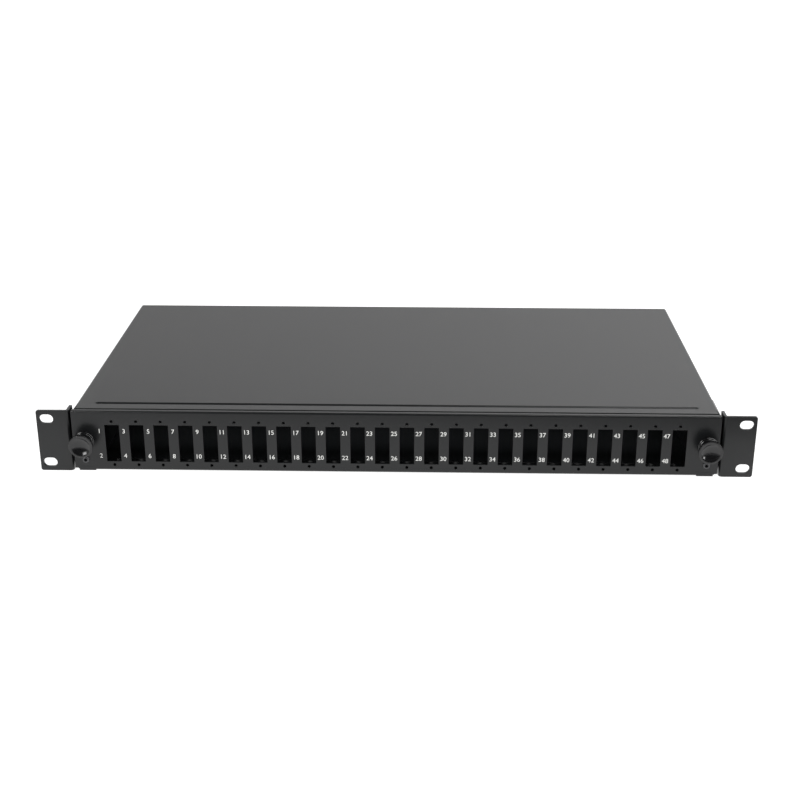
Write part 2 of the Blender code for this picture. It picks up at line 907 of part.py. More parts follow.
def make_cassette():
    """Moulded splice cassette: a rimmed tray with two winding hubs and openings for the fibres in its rim."""
    outer = rounded_rectangle(cassette_width, cassette_depth, cassette_corner)
    inside = rounded_rectangle(
        cassette_width - 2 * cassette_wall, cassette_depth - 2 * cassette_wall, cassette_corner - cassette_wall
    )
    shape = prism(outer, "Z", 0, cassette_height)
    shape = cut(shape, prism(inside, "Z", cassette_bottom, cassette_height + LONG))
    low = cassette_bottom / 2
    high = cassette_height - cassette_bottom / 2
    bore = hub_radius - cassette_wall
    for side in (-1, 1):
        hub = turned([(hub_radius, low), (hub_radius, high), (bore, high), (bore, low)], 24, ring=True)
        bmesh.ops.translate(hub, vec=(side * (cassette_width / 2 - hub_inset), 0, 0), verts=hub.verts)
        shape = joined(shape, hub)
    across = comb_width / 2 + comb_clearance
    along = comb_depth / 2 + comb_clearance
    middle = block((-across, across), (-along, along), (cassette_bottom, cassette_height + LONG))
    gate = cassette_width / 2 - cassette_corner - gate_inset
    gates = [
        block(
            (side * gate - gate_width / 2, side * gate + gate_width / 2),
            (-cassette_depth, -cassette_depth / 2 + 2 * cassette_wall),
            (1.5 * cassette_bottom, cassette_height + LONG),
        )
        for side in (-1, 1)
    ]
    stud_hole = rod(stud_radius + running_gap, (0, stud_setback, -LONG), (0, stud_setback, LONG))
    return cut(shape, middle, stud_hole, *gates)


def make_comb():
    """Block of splice holders, slotted from above along Y."""
    shape = block((-comb_width / 2, comb_width / 2), (-comb_depth / 2, comb_depth / 2), (0, comb_height))
    pitch = comb_width / comb_slots
    slots = []
    for number in range(comb_slots):
        x = -comb_width / 2 + pitch * (2 * number + 1) / 2
        across = (x - pitch * 0.3, x + pitch * 0.3)
        slots.append(block(across, (-comb_depth, comb_depth), (comb_base, comb_height + LONG)))
    return cut(shape, *slots)


def make_lid():
    """Lid of the upper cassette, a flat plate with a lip that drops inside the rim."""
    inset = cassette_wall + running_gap
    plate = prism(rounded_rectangle(cassette_width, cassette_depth, cassette_corner), "Z", 0, lid_height)
    lip = prism(
        rounded_rectangle(
            cassette_width - 2 * inset, cassette_depth - 2 * inset, cassette_corner - inset
        ),
        "Z",
        -lid_lip,
        lid_height / 2,
    )
    shape = joined(plate, lip)
    return cut(shape, rod(stud_radius + running_gap, (0, stud_setback, -LONG), (0, stud_setback, LONG)))


def make_cassettes(body):
    step = cassette_height + seat_gap
    floor = cassette_bottom + seat_gap
    mesh = comb = None
    for level, name in enumerate(("lower", "upper")):
        z = cassette_floor + level * step
        place = (0, cassette_middle, z)
        thing = add_object(
            f"splice_cassette_{name}", mesh or make_cassette(), cassette_plastic(), body, place
        )
        place = (0, cassette_middle, z + floor)
        holder = add_object(f"splice_comb_{name}", comb or make_comb(), black_rubber(), body, place)
        mesh, comb = thing.data, holder.data
    lid_bottom = cassette_floor + 2 * step
    add_object("cassette_lid", make_lid(), cassette_plastic(), body, (0, cassette_middle, lid_bottom))
    stud_y = cassette_middle + stud_setback
    top = lid_bottom + lid_height + seat_gap
    shaft = [(0, floor_top + seat_gap), (stud_radius, floor_top + seat_gap)]
    shaft += [(stud_radius, top + stud_grip), (0, top + stud_grip)]
    add_object("cassette_stud", turned(shaft, 16), zinc_plate(), body, (0, stud_y, 0))
    bore = stud_radius + seat_gap
    nut = [(bore, 0), (nut_flange, 0), (nut_flange, stud_grip * 0.55), (nut_knob, stud_grip * 0.7)]
    nut += [(nut_knob, stud_grip), (bore, stud_grip)]
    add_object("cassette_nut", turned(nut, 20, ring=True), black_nylon(), body, (0, stud_y, top))


def make_guide():
    """Bend-radius guide: a curved wall on a foot, with a lip that keeps the fibres down."""
    inner, outer = guide_radius - guide_flange, guide_radius + guide_flange
    wall = guide_radius + guide_wall
    lip = guide_height - guide_foot
    profile = [(inner, 0), (outer, 0), (outer, guide_foot), (wall, guide_foot), (wall, lip), (outer, lip)]
    profile += [(outer, guide_height), (guide_radius, guide_height)]
    profile += [(guide_radius, guide_foot), (inner, guide_foot)]
    shape = bmesh.new()
    face = shape.faces.new([shape.verts.new((radius, 0, height)) for radius, height in profile])
    bmesh.ops.spin(shape, geom=[face], cent=(0, 0, 0), axis=(0, 0, 1), angle=guide_arc, steps=8)
    bmesh.ops.remove_doubles(shape, verts=shape.verts, dist=1e-7)
    bmesh.ops.recalc_face_normals(shape, faces=shape.faces)
    return shape


def make_guides(body):
    mesh = None
    reach = cassette_depth / 2 - guide_radius
    for side, hand in ((-1, "left"), (1, "right")):
        for end, where in ((-1, "front"), (1, "rear")):
            heading = math.atan2(end, side)
            thing = add_object(
                f"fibre_guide_{hand}_{where}",
                mesh or make_guide(),
                black_nylon(),
                body,
                (side * guide_x, cassette_middle + end * reach, cassette_floor),
                (0, 0, heading - guide_arc / 2),
            )
            mesh = thing.data


def make_anchors(body):
    """Bridges on the drawer floor that a cable tie passes under, one in front of each notch."""
    mesh = None
    for side, hand in ((-1, "left"), (1, "right")):
        shape = mesh
        if mesh is None:
            bridge = folded(
                [
                    (-anchor_width / 2, 0),
                    (-anchor_width / 2, anchor_height),
                    (anchor_width / 2, anchor_height),
                    (anchor_width / 2, 0),
                ][::-1],
                anchor_leg,
                anchor_bend_inside,
            )
            shape = prism(bridge, "Y", -anchor_depth / 2, anchor_depth / 2)
        x = side * (entry_outer + entry_inner) / 2
        y = tab_front + tray_depth - anchor_setback
        thing = add_object(f"tube_anchor_{hand}", shape, black_nylon(), body, (x, y, cassette_floor))
        mesh = thing.data


def hexagon(flats):
    radius = flats / math.sqrt(3)
    return [(radius * math.cos(a), radius * math.sin(a)) for a in (math.pi / 3 * k for k in range(6))]


def make_glands(body):
    """Cable glands: body through the wall, lock nut inside, rubber seal and domed cap, along local Z."""
    collar = thread_radius + gland_collar_wall
    bodies = {}
    for side, hand in ((-1, "left"), (1, "right")):
        place = (side * entry_outer, wall_back + seat_gap, entry_height)
        if not bodies:
            tube = turned(
                [
                    (gland_bore, -gland_inside),
                    (thread_radius, -gland_inside),
                    (thread_radius, gland_hex / 2),
                    (collar, gland_hex / 2),
                    (collar, gland_collar),
                    (gland_bore, gland_collar),
                ],
                24,
                ring=True,
            )
            collar_hex = prism(hexagon(gland_flats), "Z", 0, gland_hex)
            collar_hex = cut(collar_hex, rod(thread_radius - OVERLAP, (0, 0, -LONG), (0, 0, LONG)))
            bodies["gland_body"] = joined(tube, collar_hex)
            nut_high = -sheet - 2 * seat_gap
            nut = prism(hexagon(gland_flats), "Z", nut_high - locknut_height, nut_high)
            bodies["gland_locknut"] = cut(nut, rod(thread_radius + seat_gap, (0, 0, -LONG), (0, 0, LONG)))
            cavity = collar + running_gap
            wide = cavity + gland_cap_wall
            start = gland_hex + running_gap
            deep = gland_mouth_depth
            cap = [(cavity, start), (wide, start), (wide, gland_reach - 2 * deep)]
            cap += [(wide * 0.93, gland_reach - deep), (wide * 0.76, gland_reach - deep / 4)]
            cap += [(wide * 0.62, gland_reach), (gland_mouth, gland_reach), (gland_mouth, gland_reach - deep)]
            cap += [(cavity, gland_reach - 1.5 * deep)]
            bodies["gland_cap"] = turned(cap, 20, ring=True)
            outer = gland_mouth - running_gap
            seal = [(cable_radius, seal_start), (outer, seal_start), (outer, gland_reach - seal_setback)]
            seal += [(cable_radius, gland_reach - seal_setback)]
            bodies["gland_seal"] = turned(seal, 20, ring=True)
        for piece, shape in list(bodies.items()):
            finish = black_rubber() if piece == "gland_seal" else black_nylon()
            thing = add_object(f"{piece}_{hand}", shape, finish, body, place, OUT_BACK)
            bodies[piece] = thing.data


def make_plugs(body):
    """Rubber plugs in the cable entries that carry no gland."""
    neck = entry_radius - running_gap
    edge = entry_radius + plug_edge
    inner = -sheet - 2 * seat_gap
    profile = [(0, plug_height), (edge * 0.8, plug_height * 0.9), (edge, plug_height / 2), (edge, 0)]
    profile += [(neck, 0), (neck, inner), (entry_radius + plug_lip, inner)]
    profile += [(entry_radius - plug_lip, inner - plug_nose), (0, inner - plug_nose)]
    mesh = None
    for side, hand in ((-1, "left"), (1, "right")):
        place = (side * entry_inner, wall_back + seat_gap, entry_height)
        shape = mesh or turned(profile, 20)
        thing = add_object(f"entry_plug_{hand}", shape, black_rubber(), body, place, OUT_BACK)
        mesh = thing.data


clear_scene()
case = add_body("case")
drawer = add_body("drawer")
make_case(case)
make_cover(case)
make_ear(case, -1, "ear_left")
make_ear(case, 1, "ear_right")
make_screws(case)
make_outer_rail(case, -1, "outer_rail_left")
make_outer_rail(case, 1, "outer_rail_right")
make_glands(case)
make_plugs(case)
make_ball_cage(-1, "ball_cage_left")
make_ball_cage(1, "ball_cage_right")
make_front_panel(drawer)
make_tray(drawer)
make_inner_rail(drawer, -1, "inner_rail_left")
make_inner_rail(drawer, 1, "inner_rail_right")
make_latches(drawer)
make_cassettes(drawer)
make_guides(drawer)
make_anchors(drawer)
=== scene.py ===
"""Sliding fibre patch panel for a 19 inch rack, in black powder coat, on a white studio floor."""

import math

import bmesh
import bpy
from mathutils import Matrix, Vector


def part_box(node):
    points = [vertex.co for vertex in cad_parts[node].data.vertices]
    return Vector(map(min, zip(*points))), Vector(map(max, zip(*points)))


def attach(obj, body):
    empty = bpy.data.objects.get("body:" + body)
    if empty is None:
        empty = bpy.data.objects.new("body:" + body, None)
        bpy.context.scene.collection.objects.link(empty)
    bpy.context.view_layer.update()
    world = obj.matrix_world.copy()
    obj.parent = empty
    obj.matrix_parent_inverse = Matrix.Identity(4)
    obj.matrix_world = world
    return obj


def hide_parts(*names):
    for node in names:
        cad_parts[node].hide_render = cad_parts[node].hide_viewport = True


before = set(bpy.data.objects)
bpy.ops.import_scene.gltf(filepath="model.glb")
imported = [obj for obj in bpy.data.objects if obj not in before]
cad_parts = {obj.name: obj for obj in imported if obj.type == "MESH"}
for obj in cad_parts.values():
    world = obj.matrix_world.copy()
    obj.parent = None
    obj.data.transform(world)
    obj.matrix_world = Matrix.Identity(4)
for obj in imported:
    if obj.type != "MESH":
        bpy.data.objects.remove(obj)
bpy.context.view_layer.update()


# Studio: a white acrylic light table, lit from below so that no shadow shows on it, runs up into a
# paper backdrop. A soft box washes the backdrop, one stands at each side and a long one hangs over
# the front. Black cloth hangs behind the camera.


def linear(hex_colour):
    """An sRGB hex colour as linear red, green, blue and alpha."""
    channels = [int(hex_colour[at : at + 2], 16) / 255 for at in (1, 3, 5)]
    return [c / 12.92 if c <= 0.04045 else ((c + 0.055) / 1.055) ** 2.4 for c in channels] + [1.0]


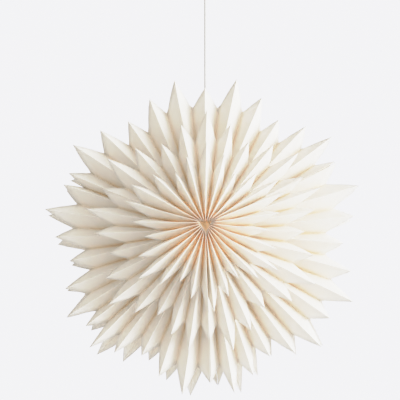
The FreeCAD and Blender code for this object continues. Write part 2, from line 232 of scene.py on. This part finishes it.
# The sheet's grid, with close columns at the rounded folds and at the shoulder.
ROWS = 12
ROUNDED = 0.02
FOLD_RADIUS = 0.00055
FACET_SHARES = (0.0, 0.01, ROUNDED, 0.04, 0.3, 0.55, 0.785, SHOULDER, 0.815, 0.96,
                1.0 - ROUNDED, 0.99)

# Where a layer runs in to the hub, its folds come up towards the ridges, and its ends stand
# against the sides of a triangle that is turned a little against the fans.
HUB_RISE = 0.024
HUB_RISE_POWER = 1.5
HUB_TURN = -1.0

arm_root = (drum_high.x - drum_low.x) / 2 + DRUM_SEAT


def steps_down(number):
    """Steps below the longest ridge: 0, 1, 2, 1 and again, from a longest ridge at 0."""
    return 2 - abs(number % 4 - 2)


def pinch(angle):
    """The arms low on the left are pressed together at the front."""
    off = (angle - PRESSED_AT + 180.0) % 360.0 - 180.0
    return angle - PRESSED_BY * off * math.exp(-(off / PRESSED_SPREAD) ** 2)


def radial(angle):
    """Straight out from the star's centre, in degrees clockwise from the top."""
    a = math.radians(angle)
    return Vector((math.sin(a), 0.0, math.cos(a)))


def across(angle):
    """Square to that, clockwise."""
    a = math.radians(angle)
    return Vector((math.cos(a), 0.0, -math.sin(a)))


def fold_angles(fan, seams, side_ridges, sag, crowd, lean, pressed):
    """Angles of a fan's folds, edge to edge: fold, ridge, fold and so on."""
    first = -HALF_FAN + lean[fan][1]
    last = HALF_FAN - lean[(fan + 1) % 3][0]
    ridges = [first + (last - first) * n / (2 * side_ridges) for n in range(2 * side_ridges + 1)]
    line = [-HALF_FAN]
    for before, after in zip(ridges, ridges[1:]):
        line += [before, 0.5 * (before + after)]
    line += [ridges[-1], HALF_FAN]
    if pressed:
        line = [pinch(fan * FAN_SPREAD + a) - fan * FAN_SPREAD for a in line]
    low, high = (seams + (seams[0] + 360.0,))[fan:fan + 2]
    middle, half = 0.5 * (low + high), 0.5 * (high - low)
    return [middle + half * a / HALF_FAN
            + (sag[fan] + crowd[fan] * a / HALF_FAN) * (1.0 - (a / HALF_FAN) ** 2) for a in line]


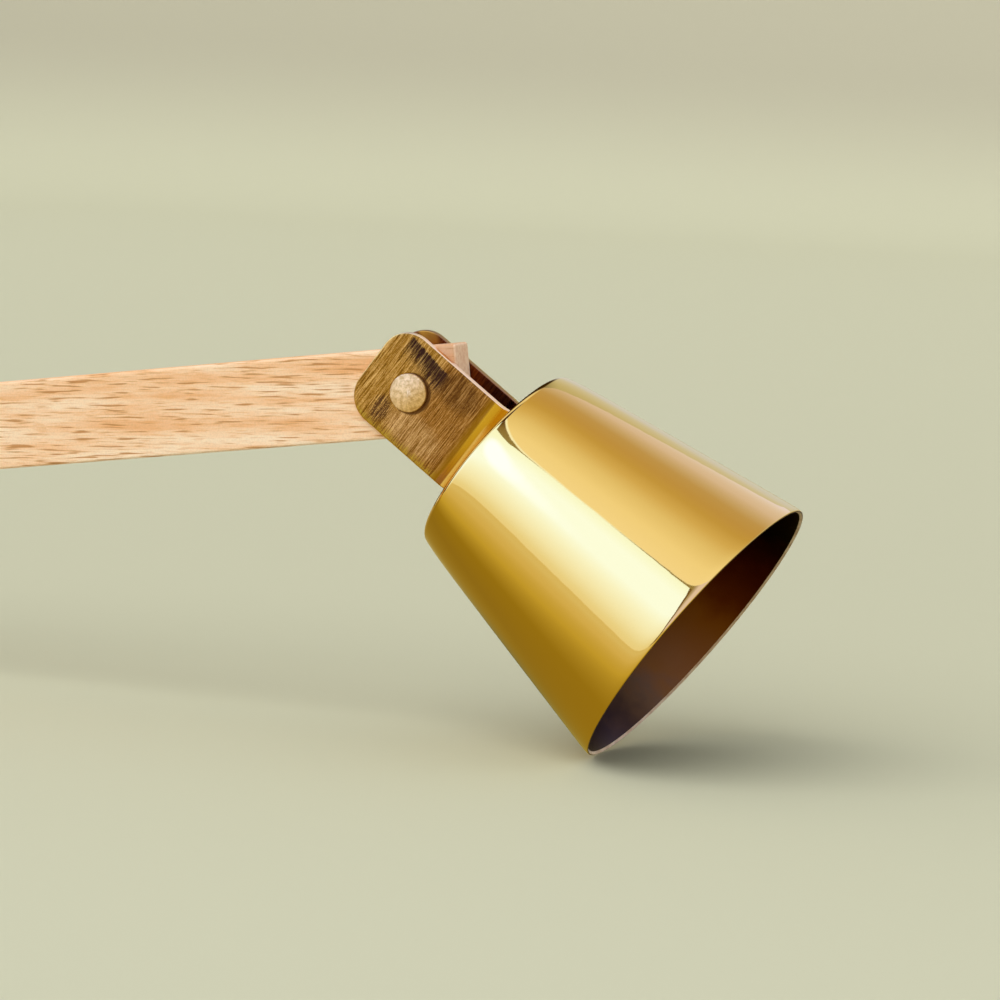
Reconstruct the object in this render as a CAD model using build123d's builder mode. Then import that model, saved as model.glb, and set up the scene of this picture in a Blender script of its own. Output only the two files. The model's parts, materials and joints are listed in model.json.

* What you will do *
Start at the line with "clear_scene()", stop at the line with "obj.matrix_parent_inverse = Matrix.Identity(4)", and return every line in that stretch exactly, those two included.

* Answer for this exercise *
clear_scene()
case = add_body("case")
drawer = add_body("drawer")
make_case(case)
make_cover(case)
make_ear(case, -1, "ear_left")
make_ear(case, 1, "ear_right")
make_screws(case)
make_outer_rail(case, -1, "outer_rail_left")
make_outer_rail(case, 1, "outer_rail_right")
make_glands(case)
make_plugs(case)
make_ball_cage(-1, "ball_cage_left")
make_ball_cage(1, "ball_cage_right")
make_front_panel(drawer)
make_tray(drawer)
make_inner_rail(drawer, -1, "inner_rail_left")
make_inner_rail(drawer, 1, "inner_rail_right")
make_latches(drawer)
make_cassettes(drawer)
make_guides(drawer)
make_anchors(drawer)
=== scene.py ===
"""Sliding fibre patch panel for a 19 inch rack, in black powder coat, on a white studio floor."""

import math

import bmesh
import bpy
from mathutils import Matrix, Vector


def part_box(node):
    points = [vertex.co for vertex in cad_parts[node].data.vertices]
    return Vector(map(min, zip(*points))), Vector(map(max, zip(*points)))


def attach(obj, body):
    empty = bpy.data.objects.get("body:" + body)
    if empty is None:
        empty = bpy.data.objects.new("body:" + body, None)
        bpy.context.scene.collection.objects.link(empty)
    bpy.context.view_layer.update()
    world = obj.matrix_world.copy()
    obj.parent = empty
    obj.matrix_parent_inverse = Matrix.Identity(4)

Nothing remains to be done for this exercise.